I cicli delle Commodities
Negli ultimi anni sono state tenute in considerazione molte variabili economiche per capire quali correlazioni potessero avere sulle commodities ma purtroppo senza un effettivo riscontro positivo. Ciò nonostante i moderni studi restano i migliori. Quello che si è capito in materia economica sin dalla seconda guerra mondiale è che non esiste un fattore unico che regoli rigorosamente tali cicli ma che esistono una svariata quantità di fattori che li regolano. Il nostro obiettivo deve essere quindi quello di trovare quelle 2 o 3 variabili che consentano di individuare tali cicli, senza perdersi nei calcoli che riguardano le variabili che hanno un impatto minore.
Tali studi evidenziano come i cicli delle commodities non si basino solamente sulle nazioni maggior produttrici delle commodities stesse (Canada, Nuova Zelanda, Sud Africa, Australia) in quanto le commodities vengono valorizzate in dollari USA. Quindi per capire tali periodi di boom e di recessione dobbiamo anche considerare il fattore “salute” dell’economia USA.
Un ciclo molto significante per le commodities ha caratterizzato i primi anni 70 ed è durato fino al 1980. La maggior parte degli esperti concorda sul fatto che l’abbandono della parità aurea da parte di Nixon abbia fatto sì che questo ciclo si perpetuasse così a lungo.
Tali cicli storicamente hanno una durata di 10 anni, l’oro, il greggio e le altre commodities fisiche come il riso, il grano, il granturco ed i semi di soia hanno avuto un sostanziale aumento di prezzo durante il ciclo degli anni 70.

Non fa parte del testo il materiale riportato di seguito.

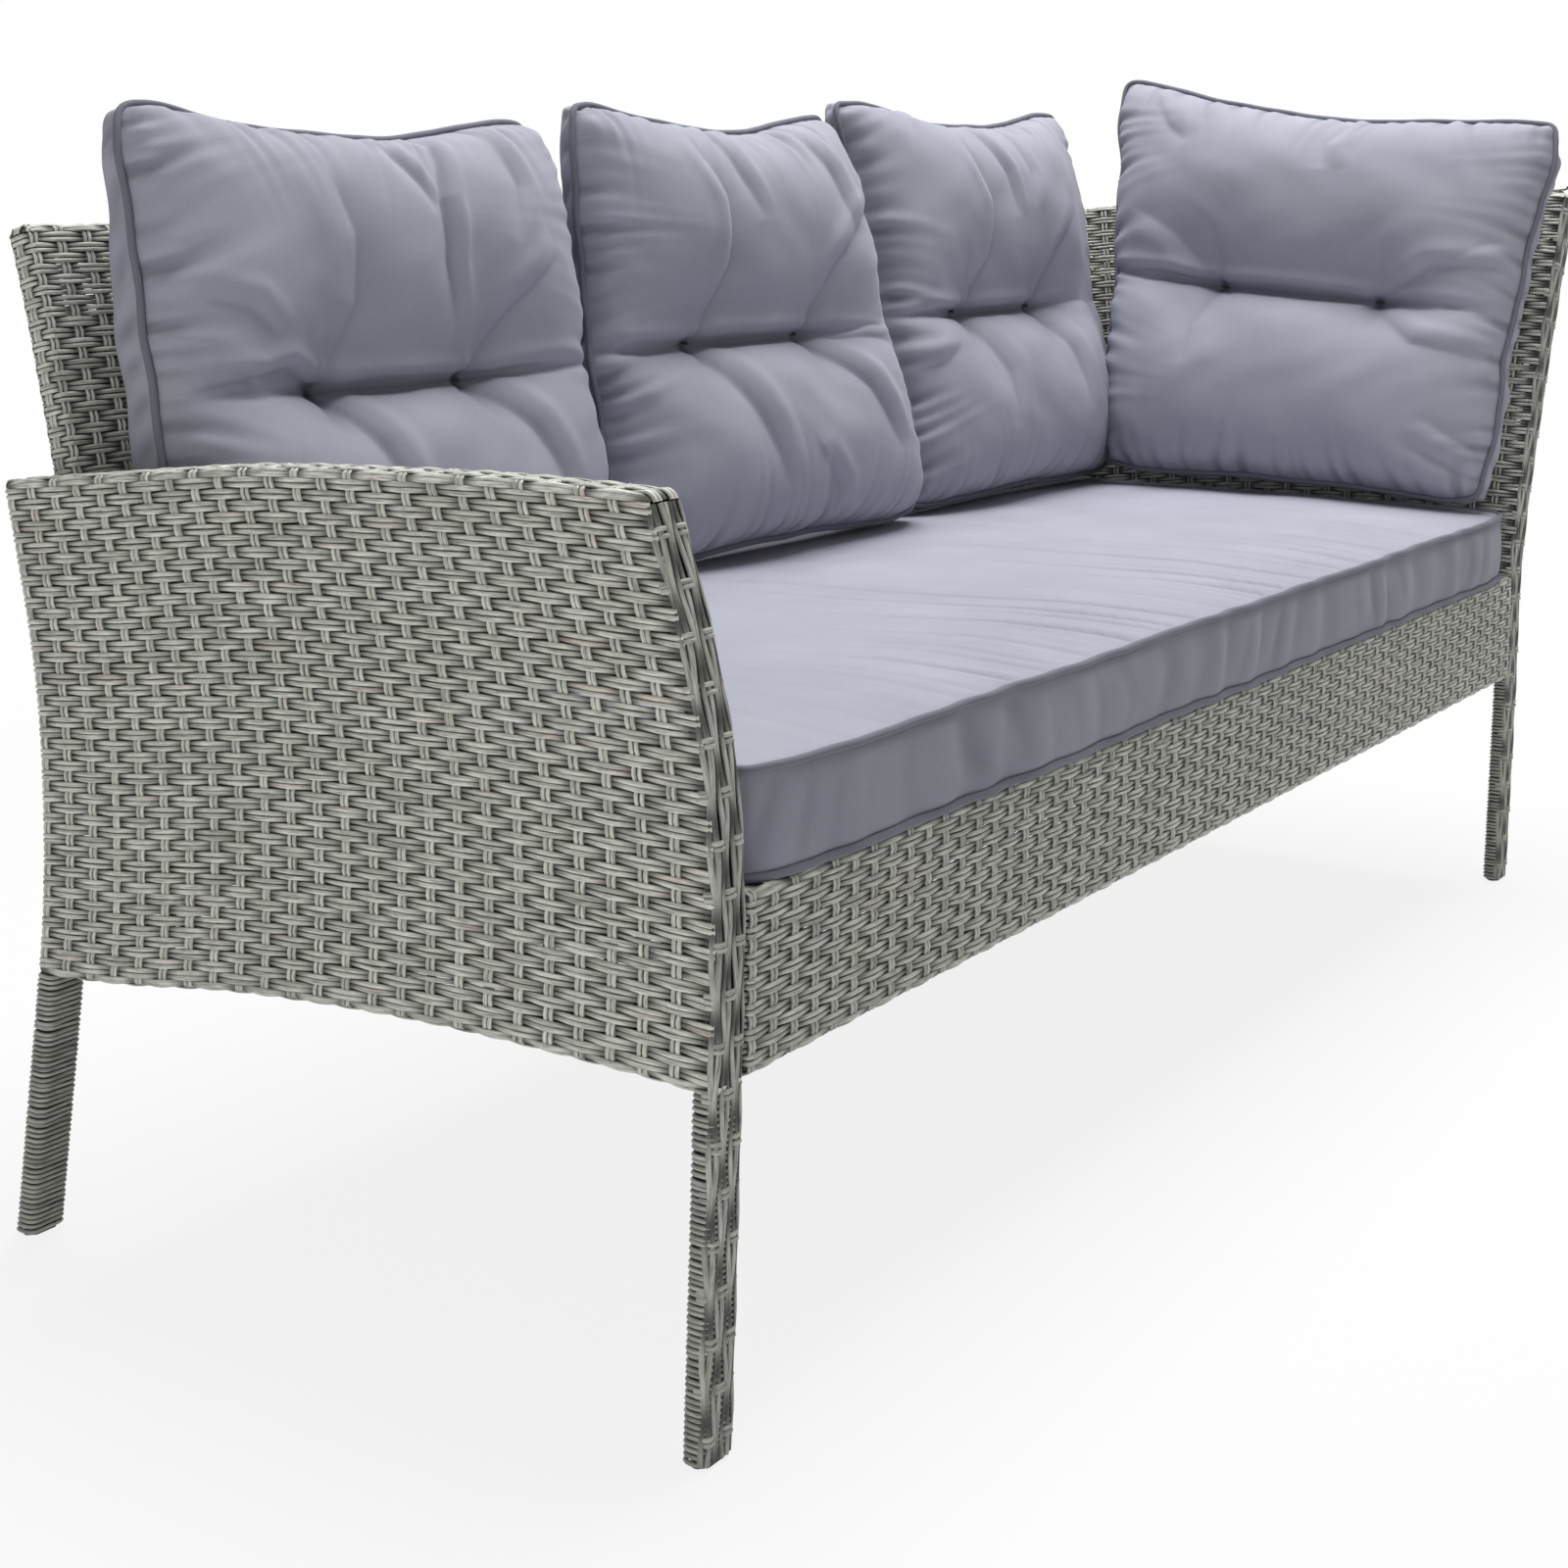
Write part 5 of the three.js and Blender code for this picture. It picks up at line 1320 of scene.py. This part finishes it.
cushions = [
    back_cushion("back_cushion_left", middle=0.179, wide=0.315, high=466, off=10, crown=74, folds=FOLDS_LEFT,
                 tufts=(0, 0.445, 192), sides=((20, 14, 2), (0, 11, 4)), swell=0.32),
    back_cushion("back_cushion_middle", middle=0.498, wide=0.323, high=482, off=50, crown=74, folds=FOLDS_MIDDLE,
                 tufts=(-38, 0.462, 204), sides=((0, 0, 0), (0, -28, -48)), flare=-0.03, squeeze=21),
    back_cushion("back_cushion_right", middle=0.838, wide=0.327, high=506, off=20, crown=80, folds=FOLDS_RIGHT,
                 tufts=(-18, 0.46, 190), sides=((0, 8, 20), (0, 14, 10)), press=0.3),
    end_cushion(wide=0.866 * WAIST_DEPTH, high=524, crown=82, folds=FOLDS_END, tufts=(-10, 0.477, 212),
                sides=((0, 16, 34), (0, 0, 8)), flare=0.045, tilt=24),
    seat_cushion(),
]
for cushion in cushions:
    cushion.settle_setup()
for number in range(1, SETTLE_FRAMES + 1):
    bpy.context.scene.frame_set(number)
for cushion in cushions:
    cushion.settle_result()
    cushion.finish()
bpy.context.scene.frame_set(1)

# Stage, light and camera
FLOOR_REACH = 30.0
FLOOR_DROP = 0.0005
FLOOR_WHITE = 0.85  # how much of the floor is plain white near the sofa; further off it is all of it
WORLD_LIGHT = 0.185
PHOTO_PIXELS = 1600
SENSOR = 36


def stage_floor():
    corners = [(x * FLOOR_REACH, y * FLOOR_REACH, -FLOOR_DROP) for x, y in ((-1, -1), (1, -1), (1, 1), (-1, 1))]
    mesh = bpy.data.meshes.new("floor")
    mesh.from_pydata(corners, [], [(0, 1, 2, 3)])
    shade = Shading(bpy.data.materials.new("floor"))
    shade.surface({"Base Color": (0.86, 0.86, 0.86, 1), "Roughness": 0.9, "Specular IOR Level": 0.1})
    white = shade.node("Emission", {"Strength": 1.0})
    off = shade.node("VectorMath", {0: shade.place()}, operation="LENGTH").outputs["Value"]
    share = shade.node("MapRange", {"Value": off, "From Min": 1.1, "From Max": 2.6, "To Min": FLOOR_WHITE,
                                    "To Max": 1.0}, interpolation_type="SMOOTHSTEP").outputs["Result"]
    shade.blend(shade.maths("MULTIPLY", share, shade.seen()), shade.nodes["Principled BSDF"], white, "Material Output")
    mesh.materials.append(shade.owner)
    linked("floor", mesh)


def area_light(name, place, target, size, power):
    light = bpy.data.lights.new(name, "AREA")
    light.shape, light.size, light.energy = "SQUARE", size, power
    lamp = linked(name, light)
    lamp.location = place
    lamp.rotation_euler = (Vector(target) - Vector(place)).to_track_quat("-Z", "Y").to_euler()


def camera_at(focal, centre_x, centre_y, pitch, roll, yaw, place):
    """A camera from the fit to the photo: focal and centre in pixels of the photo, angles in degrees."""
    pitch, roll, yaw = (math.radians(a) for a in (pitch, roll, yaw))
    ahead = Vector((math.cos(yaw) * math.cos(pitch), math.sin(yaw) * math.cos(pitch), -math.sin(pitch)))
    level = Vector((math.sin(yaw), -math.cos(yaw), 0))
    up = level.cross(ahead)
    right = level * math.cos(roll) + up * math.sin(roll)
    above = -level * math.sin(roll) + up * math.cos(roll)
    data = bpy.data.cameras.new("camera")
    data.sensor_width = SENSOR
    data.lens = SENSOR * focal / PHOTO_PIXELS
    data.shift_x = (PHOTO_PIXELS / 2 - centre_x) / PHOTO_PIXELS
    data.shift_y = (centre_y - PHOTO_PIXELS / 2) / PHOTO_PIXELS
    data.clip_end = 100
    camera = linked("camera", data)
    turn = Matrix((right, above, -ahead)).transposed().to_4x4()
    camera.matrix_world = Matrix.Translation(Vector(to_scene(np.array(place) * 1000))) @ turn
    bpy.context.scene.camera = camera


stage_floor()
area_light("top", place=(0.75, 0.1, 4.2), target=(0.2, 0, 0.4), size=2.8, power=206)
area_light("side", place=(-2.8, -0.6, 0.42), target=(-0.95, 0, 0.38), size=1.4, power=12.5)

bpy.context.scene.world = bpy.data.worlds.new("studio")
sky = Shading(bpy.context.scene.world)
sky_light = sky.nodes["Background"]
sky_light.inputs["Color"].default_value = (1, 1, 1, 1)
sky_light.inputs["Strength"].default_value = WORLD_LIGHT
sky_seen = sky.node("Background", {"Color": (1, 1, 1, 1), "Strength": 1.0})
sky.blend(sky.seen(), sky_light, sky_seen, "World Output")

bpy.context.scene.view_settings.view_transform = "Standard"
camera_at(focal=2565, centre_x=767.4, centre_y=400, pitch=4.67, roll=0.66, yaw=33.19,
          place=(-1.3413, -0.9033, 0.8603))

Tra i fattori che influenzano maggiormente questi movimenti c’è il tasso di interesse. Un declino del dollaro usa è solitamente associato ad un abbassamento dei tassi di interesse, che sono segno di una economia in declino. Durante questi periodi i governi ravvisano un aumento dell’indebitamento che porta ad un’estensione del ciclio economico negativo. Questo permette al ciclo delle commodities di continuare senza sosta nello stesso momento in cui i governi cercano delle strategie di uscita dalla recessione.
I cicli di boom economico invece sono abbastanza diversi. Tali cicli infatti vedono un’espasione del credito, aumento dei tassi d’interesse e degli asset in generale. Questi periodi di boom però sono seguiti da inversioni che normalemnte hanno pendenze piuttosto ripide, tali previsioni quindi possono risultare piuttosto complicate.
Un altro modo per predirre i cicli delle commodities è quello dei termini di scambio.
Dall’osservazione dei termini di scambio per nazioni legate alle commodities come l’Australia, la Nuova Zelanda, il Sud Africa, il Canada ed il Brasile si possono effettuare delle buone ipotesi, proprio perché il bilancio di queste nazioni dipende dalle proprie esportazioni. Se dunque si registra un aumento delle esportazioni di una determinata commodity verso gli USA, è possibile che questo sia un segnale di inizio del ciclo.
Dal momento che le valute legate alle commodities (Commodity Currencies) hanno un tasso di cambio variabile, un’altro tipo di previsione può essere fatta correlando il tasso di cambio di queste valute a dei commodity indexes come il Reuters/Jefferies CRB Index.
L’indice Reuters/Jefferies è uno dei più vecchi indici legato alle commodities fisiche anziché ai metalli. Le commodities fisiche infatti reagiscono sempre più velocemente in qualsiasi situazione di boom o di recessione rispetto ai metalli (es. oro, argento, platino ecc.). Altri indici che possono servire a tale scopo sono il Goldman Sachs Index dello S&P, l’AIG Commodity Index del Dow jones e il Non Fuel Commodity Prices Index.
Molto importante è il Baltic Dry Index. Questo indice è una commodity vera e propria, esso determina non solo una misura delle spedizioni delle commodities, ma anche il costo delle spedizioni. Un minor costo di spedizione ed un più basso numero di esportazioni può risultare essere un importante segnale di inizio di un ciclo.